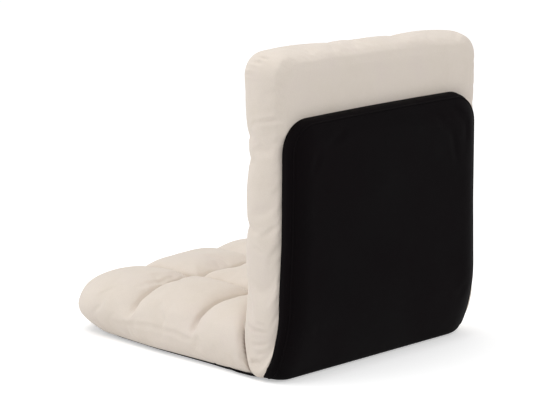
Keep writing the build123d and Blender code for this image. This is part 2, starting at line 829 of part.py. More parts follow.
with BuildPart() as seat_cushion:
    for height, side, front, rear in seat_levels:
        with BuildSketch(Plane.XY.offset(height)):
            pad_outline(
                chair_width / 2 - side,
                front_y + front,
                rear_y - rear,
                seat_front_corner,
                seat_rear_corner,
                pad_draw_in,
            )
    loft(ruled=True)
    for cut in seat_cuts:
        add(cut.part, mode=Mode.SUBTRACT)
    with BuildSketch(Plane.XY):
        base_outline(-foam_groove_gap)
    extrude(amount=seat_floor, mode=Mode.SUBTRACT)
    with BuildSketch(Plane.XY.offset(tray_depth)):
        block_outline(
            foam_half + fit_gap,
            front_y + foam_end_inset - fit_gap,
            seat_foam_rear + fit_gap,
            foam_corner,
            foam_corner / 2,
        )
    extrude(amount=foam_thickness + 2 * fit_gap, mode=Mode.SUBTRACT)
    with BuildSketch(Plane.XY.offset(tray_depth)):
        with Locations(*seat_tufts):
            Circle(tuft_hole)
    extrude(amount=seat_height, mode=Mode.SUBTRACT)
    add(seat_hinge_rooms.part, mode=Mode.SUBTRACT)
save(seat_cushion, "seat_cushion")
save(ties(seat_tuft_bottoms, up, seat_height - tuft_depth - tray_depth - fit_gap), "seat_tuft_ties")

back_crease_y = rear_y - back_depth + crease_depth
back_cuts = [
    crease((x, back_crease_y, hinge_z), (x, back_crease_y, back_height), ahead)
    for x in tuft_columns
]
back_cuts += [
    crease((half_width, back_crease_y, row), (-half_width, back_crease_y, row), ahead)
    for row in back_tuft_rows
]
back_tuft_bottoms = [(x, rear_y - back_depth + tuft_depth, z) for x, z in back_tufts]
back_cuts += [tuft_pit(bottom, ahead) for bottom in back_tuft_bottoms]

with BuildPart() as back_cushion:
    for forward, side, top, bottom in back_levels:
        with BuildSketch(Plane.XZ.offset(forward - rear_y)):
            pad_outline(
                chair_width / 2 - side,
                bottom,
                back_height - top,
                back_bottom_corner,
                back_top_corner,
                pad_draw_in,
            )
    loft(ruled=True)
    for cut in back_cuts:
        add(cut.part, mode=Mode.SUBTRACT)
    with BuildSketch(Plane.XY):
        base_outline(-foam_groove_gap)
    extrude(amount=seat_floor, mode=Mode.SUBTRACT)
    with BuildSketch(Plane.XZ.offset(-rear_y)):
        block_outline(
            foam_half + fit_gap,
            foam_crease_setback - fit_gap,
            back_foam_top + fit_gap,
            foam_corner / 2,
            foam_corner,
        )
    extrude(amount=foam_thickness + 2 * fit_gap, mode=Mode.SUBTRACT)
    with BuildSketch(Plane.XZ.offset(-rear_y)):
        with Locations(*back_tufts):
            Circle(tuft_hole)
    extrude(amount=back_depth, mode=Mode.SUBTRACT)
    add(back_hinge_rooms.part, mode=Mode.SUBTRACT)
save(back_cushion, "back_cushion")
save(ties(back_tuft_bottoms, ahead, back_depth - tuft_depth - 2 * fit_gap), "back_tuft_ties")

# strip of cloth down in the crease between the two pads, between the hinges
gusset_half = tube_x - hinge_room - foam_groove_gap
with BuildPart() as crease_gusset:
    with BuildSketch(Plane.YZ.offset(-gusset_half)):
        with BuildLine():
            ThreePointArc(*[(rear_y - setback, height) for setback, height in crease_line])
        trace(line_width=gusset_thickness)
    extrude(amount=2 * gusset_half)
save(crease_gusset, "crease_gusset")
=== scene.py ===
import math

import bpy
import numpy as np
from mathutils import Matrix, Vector


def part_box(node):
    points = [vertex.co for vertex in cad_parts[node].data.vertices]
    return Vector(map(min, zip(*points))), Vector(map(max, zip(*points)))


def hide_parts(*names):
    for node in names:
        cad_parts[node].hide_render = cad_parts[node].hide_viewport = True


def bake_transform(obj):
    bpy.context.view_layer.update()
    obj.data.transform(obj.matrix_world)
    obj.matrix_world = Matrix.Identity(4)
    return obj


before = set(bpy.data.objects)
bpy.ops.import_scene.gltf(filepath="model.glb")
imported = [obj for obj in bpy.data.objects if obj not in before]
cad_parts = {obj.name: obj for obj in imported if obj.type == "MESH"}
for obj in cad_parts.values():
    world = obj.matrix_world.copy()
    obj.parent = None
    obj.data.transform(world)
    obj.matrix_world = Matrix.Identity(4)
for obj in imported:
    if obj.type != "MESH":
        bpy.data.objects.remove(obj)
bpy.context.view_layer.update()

scene = bpy.context.scene

# places read from the frame, in metres
seatLow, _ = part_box("seat_cushion")
_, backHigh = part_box("back_cushion")
_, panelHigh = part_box("back_panel_cover")
baseLow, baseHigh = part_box("seat_base_cover")
halfWidth = backHigh.x
backRear = backHigh.y  # rear face of the back pad
backTop = backHigh.z
faceY = panelHigh.y  # outer face of the black panel
trayTop = baseHigh.z  # top of the black base
clear = 0.0006  # room between a pad and what it lies on
tiny = 1e-9  # keeps a division by a length from failing
onFace = 0.999  # lattice places beyond this lie on a face of the box

# lengths for a turn of the cloth with the back, along a slanting line through the hinge
padBend = 0.15  # half the length over which the pads and their lining turn
skinBend = 0.12  # the same for the black skin and its piping


# helpers for shapes
def boxSkin(cells):
    # the outside of a box of cells: lattice points from -1 to 1 on each axis, shared along its edges
    corners = []
    for axis in range(3):
        u, v = (axis + 1) % 3, (axis + 2) % 3
        i, j = np.meshgrid(np.arange(cells[u]), np.arange(cells[v]), indexing="ij")
        for side in (0, 1):
            steps = [(0, 0), (1, 0), (1, 1), (0, 1)]
            if side == 0:
                steps = steps[::-1]
            quad = np.zeros((i.size, 4, 3), int)
            for k, (du, dv) in enumerate(steps):
                quad[:, k, u] = (i + du).ravel()
                quad[:, k, v] = (j + dv).ravel()
                quad[:, k, axis] = side * cells[axis]
            corners.append(quad)
    flat = np.concatenate(corners).reshape(-1, 3)
    keys = (flat[:, 0] * (cells[1] + 1) + flat[:, 1]) * (cells[2] + 1) + flat[:, 2]
    _, first, inverse = np.unique(keys, return_index=True, return_inverse=True)
    return 2 * flat[first] / np.array(cells) - 1, inverse.reshape(-1, 4)


def gridQuads(rows, columns):
    # quads of a grid of points numbered row by row: each cell's first corner and its three neighbours
    i, j = np.meshgrid(np.arange(rows - 1), np.arange(columns - 1), indexing="ij")
    corner = (i * columns + j).ravel()
    return np.column_stack([corner, corner + columns, corner + columns + 1, corner + 1])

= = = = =

# Goal:
Identify and copy the lines holding the word "data".

# Exercise answer:
    points = [vertex.co for vertex in cad_parts[node].data.vertices]
    obj.data.transform(obj.matrix_world)
before = set(bpy.data.objects)
imported = [obj for obj in bpy.data.objects if obj not in before]
    obj.data.transform(world)
        bpy.data.objects.remove(obj)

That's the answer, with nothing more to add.